◆ TASK INSTRUCTIONS ◆
Select all lines with the string "from" in them, and copy those lines.

◆ GIVEN MATERIAL ◆
((

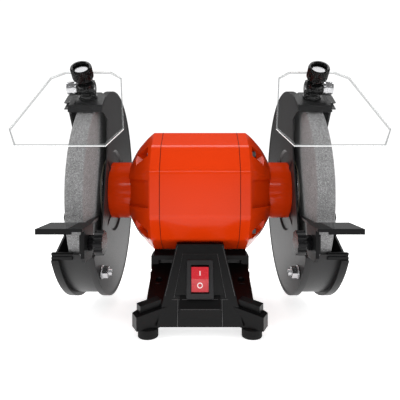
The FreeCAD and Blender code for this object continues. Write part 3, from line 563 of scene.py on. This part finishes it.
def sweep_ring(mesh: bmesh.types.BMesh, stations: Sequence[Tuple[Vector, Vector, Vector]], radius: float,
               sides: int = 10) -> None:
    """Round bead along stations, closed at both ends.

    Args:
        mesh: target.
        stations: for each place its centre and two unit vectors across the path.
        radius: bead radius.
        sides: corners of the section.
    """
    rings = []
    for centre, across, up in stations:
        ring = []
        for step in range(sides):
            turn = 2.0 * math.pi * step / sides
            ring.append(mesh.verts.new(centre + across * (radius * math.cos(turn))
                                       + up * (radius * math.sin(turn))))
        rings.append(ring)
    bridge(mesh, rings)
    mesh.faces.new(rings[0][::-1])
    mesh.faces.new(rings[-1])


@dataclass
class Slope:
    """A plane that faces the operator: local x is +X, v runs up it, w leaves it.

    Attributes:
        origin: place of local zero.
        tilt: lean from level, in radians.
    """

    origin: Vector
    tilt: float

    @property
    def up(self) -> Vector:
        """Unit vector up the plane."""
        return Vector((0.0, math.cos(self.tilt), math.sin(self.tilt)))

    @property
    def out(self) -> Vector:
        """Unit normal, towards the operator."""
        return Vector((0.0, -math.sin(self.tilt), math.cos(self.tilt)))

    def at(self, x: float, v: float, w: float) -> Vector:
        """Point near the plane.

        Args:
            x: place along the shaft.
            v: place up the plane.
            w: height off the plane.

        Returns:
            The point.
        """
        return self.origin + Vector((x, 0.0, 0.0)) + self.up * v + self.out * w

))

◆ TASK SOLUTION ◆
The FreeCAD and Blender code for this object continues. Write part 3, from line 563 of scene.py on. This part finishes it.
        tilt: lean from level, in radians.